Labor’s lack of leadership on penalty rates has opened the way for Malcolm Turnbull to seize the initiative with real policies to protect the interests of the low-paid workers Labor claims to be defending. He can do what Labor should be calling for.
First, Turnbull and his ministers should actively support the decision, pointing out that it is the Australian way to have such decisions made by independent experts, and that while the Coalition supports the principle of penalty rates, paying people twice as much to work on Sundays is over the top in today’s world. He could echo the commission’s words – yes, the decision will make a substantial number of low-paid workers worse off – but emphasise that the effect will be cushioned by its gradual implementation and by the built-in supports provided by a highly progressive tax and transfer system.
Second, he could take the initiative by providing new funding to beef up government policing of the labour market, to detect and prosecute employers who are cheating their workers. Coalition values surely have no place for a culture of cheating by employers. The exposures by researchers and reporters suggest that, in the real world, many weekend workers don’t receive their full penalty rates anyway. By putting more cops on the beat, the government would be working to increase the wages they are actually paid.
Third, Turnbull could emphasise a key point ignored in the hysterical overreaction to the commission’s decision: excessive penalty rates have made some employers shut their doors on Sundays, while others employ only a skeleton staff. Sure, no one knows how many jobs will be created by this decision; only time will tell. But unless someone has repealed the laws of supply and demand, more people will be working as a result of this change, and more hours of work will be available, at premium rates.
Look at New Zealand: it did away with regulated penalty rates altogether, but the sun kept rising, people have kept working and spending, and its economy is clearly outperforming Australia’s.
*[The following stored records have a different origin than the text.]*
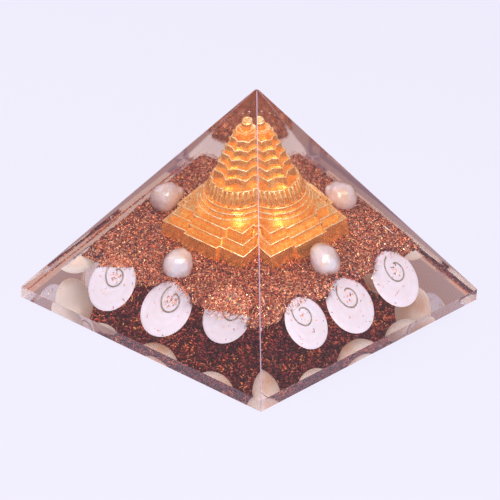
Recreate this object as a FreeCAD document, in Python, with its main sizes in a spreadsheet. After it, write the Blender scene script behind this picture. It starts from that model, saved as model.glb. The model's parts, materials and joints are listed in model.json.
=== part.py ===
import FreeCAD, Part
import math
import os

import Sketcher

# A clear resin pyramid with its fillings cast inside: a gilded stepped yantra, four pearls,
# twelve domed shell discs and a bed of copper shavings.
# Origin at the middle of the base, +Z up, millimetres. The four sides face -Y, +X, +Y and -X.

SIZES = {
    "base_side": 70.0,
    "rim_height": 2.5,
    "apex_height": 48.4,
    "apex_flat": 0.9,
    "edge_round": 0.5,
    "skin": 2.4,
    "bed_floor": 10.9,
    "bed_depth": 2.05,
    "foot_level": 12.1,
    "foot_side": 23.7,
    "foot_height": 4.6,
    "tier_ledge_width": 1.48,
    "tier_rise": 1.6,
    "gate_width": 9.6,
    "gate_depth": 1.0,
    "ring_radius": 8.9,
    "ring_ledge_width": 0.55,
    "ring_rise": 1.1,
    "petal_radius": 7.35,
    "petal_round": 1.75,
    "petal_rise": 3.4,
    "star_radius": 6.2,
    "star_ledge_width": 0.7,
    "star_rise": 2.05,
    "first_star_rise": 2.6,
    "cup_radius": 2.5,
    "cup_rise": 1.3,
    "dish_radius": 1.15,
    "dish_depth": 0.5,
    "neck_radius": 0.85,
    "neck_rise": 1.05,
    "knob_radius": 1.27,
    "knob_rise": 1.4,
    "knob_round": 0.45,
    "pearl_width": 7.6,
    "disc_width": 12.1,
    "disc_thickness": 4.2,
}

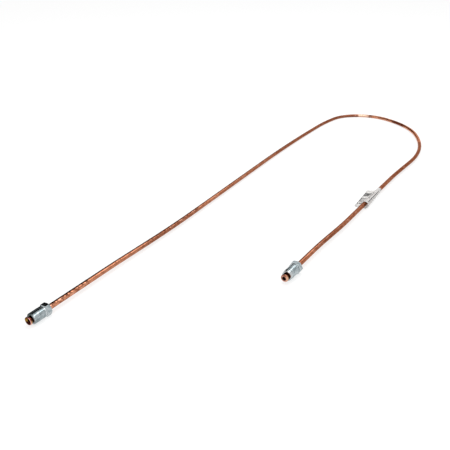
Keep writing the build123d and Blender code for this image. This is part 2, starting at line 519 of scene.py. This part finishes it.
# %% Make and place each nut
def tube_nut(name, front, along, flats, thread_start, start_r, start_outline, thread_end, hexagon):
    """A whole nut, laid along the pipe with a flat underneath."""
    body = turn_body(name, start_outline, flats, thread_end, hexagon)
    thread = wind_thread(name + "_thread", thread_start, start_r, thread_end)
    deselect()
    thread.select_set(True)
    body.select_set(True)
    bpy.context.view_layer.objects.active = body
    bpy.ops.object.join()
    bpy.ops.object.mode_set(mode="EDIT")
    finish_shape(body, merge=0.01 * mm, smooth_angle=28)
    keep_place(body, points_of(body))
    body.matrix_world = Matrix.Translation(front) @ Matrix((along, up.cross(along), up)).transposed().to_4x4()
    bpy.ops.object.transform_apply(location=True, rotation=True, scale=True)
    return body


long_nut_back, long_nut_thread = 3 * mm, 11.8 * mm
long_start_r = thread_r - thread_lead
long_nut = tube_nut(
    "long_leg_tube_nut",
    long_tip + into_long * long_nut_back,
    into_long,
    flats=10 * mm,
    thread_start=0,
    start_r=long_start_r,
    start_outline=[(0, long_start_r)],
    thread_end=long_nut_thread,
    hexagon=4.7 * mm,
)

short_nut_back, short_nut_nose, short_nut_thread = 5 * mm, 3.3 * mm, 11.1 * mm
short_nut = tube_nut(
    "short_leg_tube_nut",
    short_tip + into_short * short_nut_back,
    into_short,
    flats=11 * mm,
    thread_start=short_nut_nose,
    start_r=root_r,
    start_outline=[(short_nut_nose, root_r), (0, root_r, edge_chamfer)],
    thread_end=short_nut_nose + short_nut_thread,
    hexagon=4.5 * mm,
)

for nut, node in ((long_nut, "long_leg_nut"), (short_nut, "short_leg_nut")):
    low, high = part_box(node)
    miss = np.abs(np.array([points_of(nut).min(0) - low, points_of(nut).max(0) - high])).max()
    print(nut.name, "keeps to its solid's box within", round(miss / mm, 2), "mm")

# %% [markdown]
# ## The paper label
#
# The label is one strip of paper that goes once round the pipe and is stuck to itself, so it ends in a flag
# two layers thick. It was wound tight at the end by the bend and opens like a cone towards the nut. The sheet
# is laid out row by row, and each row runs from the flag's edge round the pipe and back under itself. Cloth
# physics could fold it too, but with rows the size of the flat sheet is known.

# %% The sheet's cross-sections
label_length, label_from_bend = 51 * mm, 39.5 * mm
paper, float_height = 0.11 * mm, 0.4 * mm
layer_offset = paper * 0.55
loose_r, tight_r = 4 * mm, pipe_r + 0.1 * mm
loose_out, loose_drop = 1.1 * mm, 0.3 * mm
loose_flag, tight_flag = 11.9 * mm, 13.8 * mm
flag_root_r, flag_root_reach, flag_root_angle = 0.1 * mm, 1.44, radians(-16.5)
flag_knee = 7 * mm
corner_round, curl = 2.2 * mm, 0.5 * mm
loop_points, flag_points = 73, 24
# Steps of the smooth curves along which each row's points are then spaced
round_steps, root_steps, droop_steps = 200, 5, 60


def closed_loop(radius):
    """The paper's way round the pipe, from the flag's root over the top and back to it, anticlockwise."""
    root = flag_root_reach * (radius - flag_root_r)
    opens = acos(1 / flag_root_reach)
    round_part = np.linspace(opens, 2 * pi - opens, round_steps)
    tip = np.linspace(0, opens, root_steps)
    tip_points = root + (flag_root_r + paper / 2) * np.exp(1j * tip)
    loop_part = (radius + paper / 2) * np.exp(1j * round_part)
    points = np.concatenate([tip_points, loop_part, tip_points.conj()[::-1]]) * np.exp(1j * flag_root_angle)
    return np.stack([points.real, points.imag], axis=1)


def evenly(points, count, shortened=0):
    """The same line with its points spaced evenly, ending a little short."""
    steps = np.linalg.norm(np.diff(points, axis=0), axis=1)
    reached = np.concatenate([[0], np.cumsum(steps)])
    wanted = np.linspace(0, reached[-1] - shortened, count)
    return np.stack([np.interp(wanted, reached, points[:, axis]) for axis in (0, 1)], axis=1)


def flag_line(radius, width, floor, lift):
    """The flag's middle line, from the root down to the floor, with its edge lifted a little."""
    root = flag_root_reach * (radius - flag_root_r) * np.array([cos(flag_root_angle), sin(flag_root_angle)])
    knee, edge = np.array([flag_knee, floor]), np.array([width, floor + lift])
    step = np.linspace(0, 1, droop_steps)[:, None]
    return root * (1 - step) ** 2 + 2 * knee * step * (1 - step) + edge * step ** 2


print("The loop opens from", round(tight_r * 2 / mm, 1), "to", round(loose_r * 2 / mm, 1), "mm across")

# %% Lay out the sheet
label_run = stretches[2 * label_row]
tight_middle = label_run.start + label_run.ahead * label_from_bend
loose_middle = tight_middle + label_run.ahead * label_length + label_run.side * loose_out - up * loose_drop
label_axis = (tight_middle - loose_middle).normalized()
label_across = up.cross(label_axis)
label_up = label_axis.cross(label_across)

label_rows = 45
sheet_points, flat_places, row_lengths = [], [], []
# The rows lie closer together towards both ends, where the flag's corners are round
for share in (1 - np.cos(np.linspace(0, pi, label_rows))) / 2:
    radius = loose_r + (tight_r - loose_r) * share
    width = loose_flag + (tight_flag - loose_flag) * share
    middle = loose_middle.lerp(tight_middle, share)
    flag = flag_line(radius, width, float_height - middle.z, curl * share)
    missing = max(corner_round - min(share, 1 - share) * label_length, 0)
    cut = corner_round - sqrt(corner_round ** 2 - missing ** 2)
    off_middle = np.array([0, layer_offset])
    row = np.concatenate([
        evenly(flag + off_middle, flag_points, cut)[:0:-1],
        evenly(closed_loop(radius), loop_points),
        evenly(flag - off_middle, flag_points, cut)[1:],
    ])
    reached = np.concatenate([[0], np.cumsum(np.linalg.norm(np.diff(row, axis=0), axis=1))])
    row_lengths.append(reached[-1])
    for (x, y), distance in zip(row, reached + cut):
        sheet_points.append(middle + label_across * x + label_up * y)
        flat_places.append((distance / label_length, share))
across_points = len(row)
sheet_faces = []
for row in range(label_rows - 1):
    for number in range(across_points - 1):
        first = row * across_points + number
        sheet_faces.append((first, first + 1, first + 1 + across_points, first + across_points))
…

Unemployment is down to 5.2 per cent. GDP is growing at 3.6 per cent and the budget is back in surplus.
Some of you will have read all this with pursed lips. That’s all very well, you say, but the ultimate effect is that several hundred thousand low-paid workers will have their pay cut, and they will become worse off as a result. I don’t want to see that happen, you say, so I’m against the decision.
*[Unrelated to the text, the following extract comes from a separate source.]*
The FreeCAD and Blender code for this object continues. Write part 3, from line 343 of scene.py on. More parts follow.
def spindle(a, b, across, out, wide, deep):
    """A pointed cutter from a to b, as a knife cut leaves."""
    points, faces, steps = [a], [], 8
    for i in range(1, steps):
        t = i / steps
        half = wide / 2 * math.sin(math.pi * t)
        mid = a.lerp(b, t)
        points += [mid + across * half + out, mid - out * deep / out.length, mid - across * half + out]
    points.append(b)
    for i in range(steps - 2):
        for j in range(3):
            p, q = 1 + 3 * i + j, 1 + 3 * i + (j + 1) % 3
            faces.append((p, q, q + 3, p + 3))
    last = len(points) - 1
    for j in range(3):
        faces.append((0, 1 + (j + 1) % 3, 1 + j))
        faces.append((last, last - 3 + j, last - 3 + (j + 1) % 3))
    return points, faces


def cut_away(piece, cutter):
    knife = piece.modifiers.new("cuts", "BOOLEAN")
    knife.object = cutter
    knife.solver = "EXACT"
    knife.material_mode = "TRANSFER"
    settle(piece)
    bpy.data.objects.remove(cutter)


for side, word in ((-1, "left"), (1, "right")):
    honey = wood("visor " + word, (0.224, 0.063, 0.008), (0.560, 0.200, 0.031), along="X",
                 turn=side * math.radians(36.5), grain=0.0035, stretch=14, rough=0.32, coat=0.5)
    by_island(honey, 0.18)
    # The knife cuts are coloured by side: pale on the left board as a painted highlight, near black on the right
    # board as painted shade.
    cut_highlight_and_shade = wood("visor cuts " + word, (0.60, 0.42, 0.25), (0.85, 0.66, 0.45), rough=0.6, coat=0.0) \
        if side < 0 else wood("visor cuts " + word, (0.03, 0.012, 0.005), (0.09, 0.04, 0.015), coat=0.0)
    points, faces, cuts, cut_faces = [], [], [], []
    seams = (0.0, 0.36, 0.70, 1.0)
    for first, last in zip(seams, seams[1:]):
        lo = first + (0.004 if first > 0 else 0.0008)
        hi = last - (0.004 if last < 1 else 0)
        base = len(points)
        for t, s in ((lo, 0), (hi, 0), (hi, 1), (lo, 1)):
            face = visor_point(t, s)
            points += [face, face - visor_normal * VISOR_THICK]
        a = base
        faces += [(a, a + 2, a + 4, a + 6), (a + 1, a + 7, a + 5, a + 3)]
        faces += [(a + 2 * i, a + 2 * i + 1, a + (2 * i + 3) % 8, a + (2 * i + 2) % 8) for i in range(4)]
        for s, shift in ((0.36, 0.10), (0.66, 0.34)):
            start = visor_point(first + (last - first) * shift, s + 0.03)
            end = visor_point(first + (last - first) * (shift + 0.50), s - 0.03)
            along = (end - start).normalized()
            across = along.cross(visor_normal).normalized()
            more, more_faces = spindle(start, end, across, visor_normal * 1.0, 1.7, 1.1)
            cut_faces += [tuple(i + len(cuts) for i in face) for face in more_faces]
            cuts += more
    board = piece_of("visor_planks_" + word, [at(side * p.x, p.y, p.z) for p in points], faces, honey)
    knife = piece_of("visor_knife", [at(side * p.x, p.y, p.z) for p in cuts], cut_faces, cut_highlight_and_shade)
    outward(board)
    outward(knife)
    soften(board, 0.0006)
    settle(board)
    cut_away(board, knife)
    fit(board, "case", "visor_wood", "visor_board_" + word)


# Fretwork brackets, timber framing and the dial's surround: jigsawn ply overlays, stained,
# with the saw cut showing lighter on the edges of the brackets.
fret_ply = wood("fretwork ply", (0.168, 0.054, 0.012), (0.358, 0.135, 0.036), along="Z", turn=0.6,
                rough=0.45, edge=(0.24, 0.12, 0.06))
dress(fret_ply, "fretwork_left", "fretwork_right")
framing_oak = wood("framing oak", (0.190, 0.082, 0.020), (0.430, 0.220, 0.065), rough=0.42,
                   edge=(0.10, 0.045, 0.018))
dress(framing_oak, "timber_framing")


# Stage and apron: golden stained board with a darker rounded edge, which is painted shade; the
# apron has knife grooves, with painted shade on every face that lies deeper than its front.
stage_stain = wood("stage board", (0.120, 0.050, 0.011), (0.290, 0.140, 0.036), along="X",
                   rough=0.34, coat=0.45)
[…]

I take your point. But these are not the only low-paid people in Australia: they’re just some of the few who now double their wages by working on particular days. In future they will still get time and a half for working Sundays, which many other low-paid workers would envy. If there is a problem with workers at the bottom being paid too little, then our focus should be on all of them, not just those now in the spotlight.
The reality is that if the law requires employers to pay workers more than the revenue and sales they bring in, they will not be employed – or employers will cheat and pay them less than their due. In a world of competitive global markets, we can’t just make employers responsible for ensuring that our workers have adequate incomes. That’s the job of government.
If we think low-paid workers in Australia have too little income, then it’s government, not employers, whom we should be asking to right the balance – and for all low-paid workers, not just those being paid penalty rates at indefensible levels.
This decision is much smaller in its impact than the Labor–union scare campaign implies. It was a fair decision, by an independent umpire, made on the merits of the case. We should thank them for carrying out a very difficult job with such objectivity, fairness and conscientiousness. Labor should pull back from the brink, and drop its threats.